2. Data Acquisition Station: hardware that carries out the input-output (I/O) operations and allows communication between the Process and the Operator Station.
3. Operator Station: a PC based system with an appropriate Human-Interface-Machine (HMI) to operate and control the Process.
A. Process
- The physical layout of the process is designed as an interacting system of two tanks in series. The two identical tanks are made out of acrylic containers They are coupled by an ordinary poly vinyl chloride (PVC) ball valve type and PVC conjunction pipe, of which the diameter (d) is 0.5 inches. A simple process schematic is shown in Figure 1.
Fig 1 Interacting Series Tanks
Physical dimensions of the twin-tank process:
Dimensions of Tank 1 and Tank2
Approximately similar dimensions
5½ in x 5 in x 14½ in (L x W x H)
13.97 cm x 12.7 cm x 36.83 cm (L x W x H)
Dimensions of Reservoir
14 in x 23½ in x 13½ in (L x W x H)
35.56 m x 59.69 cm x 34.29 cm (L x W x H)

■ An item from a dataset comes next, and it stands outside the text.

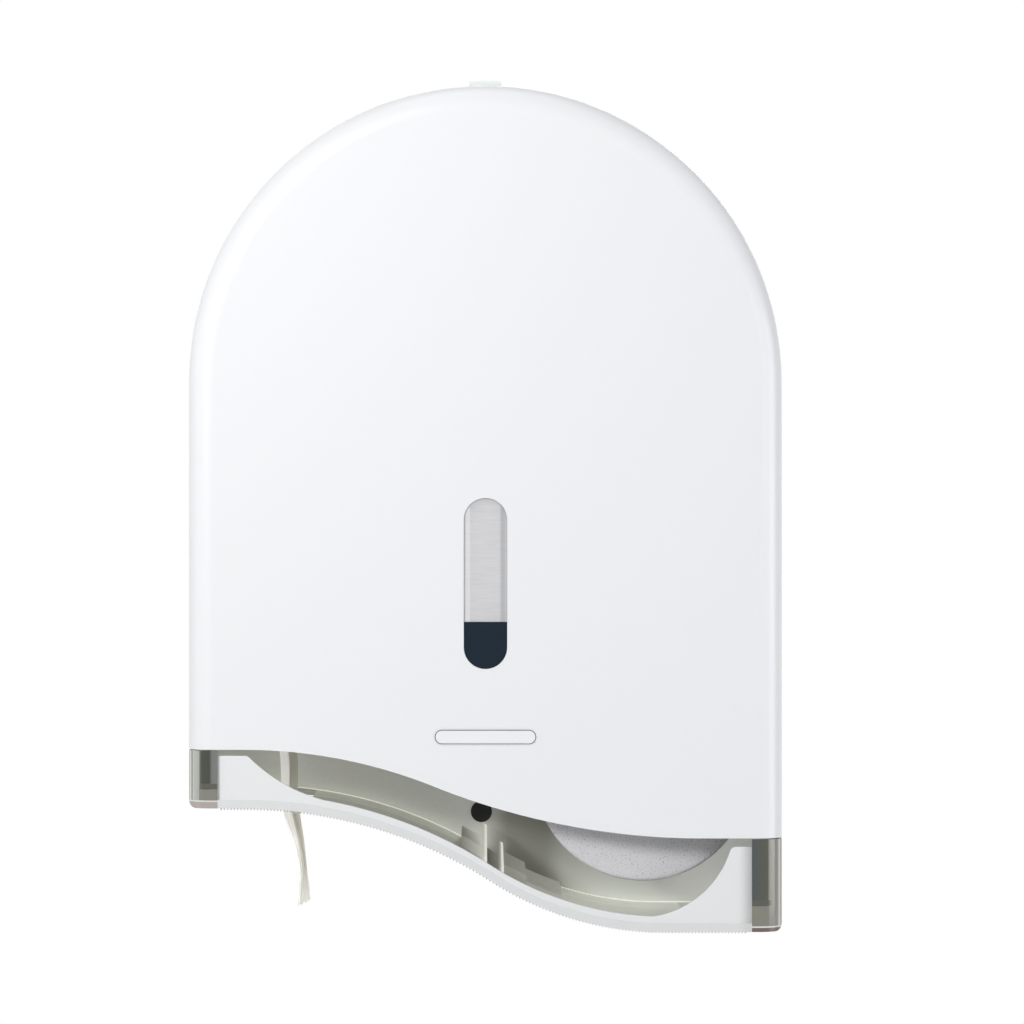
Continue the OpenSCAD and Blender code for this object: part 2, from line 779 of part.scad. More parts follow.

- The liquid levels in both tanks are regulated by the volumetric flow rate into the tank 1, which is affected by the voltage to the water pump (13.5 V - 1.8 A). Both tank level controllers (depends on single loop or cascade control), programed in the LabVIEW platform, manipulate a pulse width modulation (PWM) signal through the NI USB6009, a National Instrument data acquisition device (DAQ), to control the water pump voltage.
- Liquid levels are measured and calibrated by two ultrasonic level measurement transducers or sensors in inches. Signals, sending from the level sensors, typically 4
- 20 mA, are transmitted to the input signal channels, AI1 and AI2, of the DAQ NI USB 6009.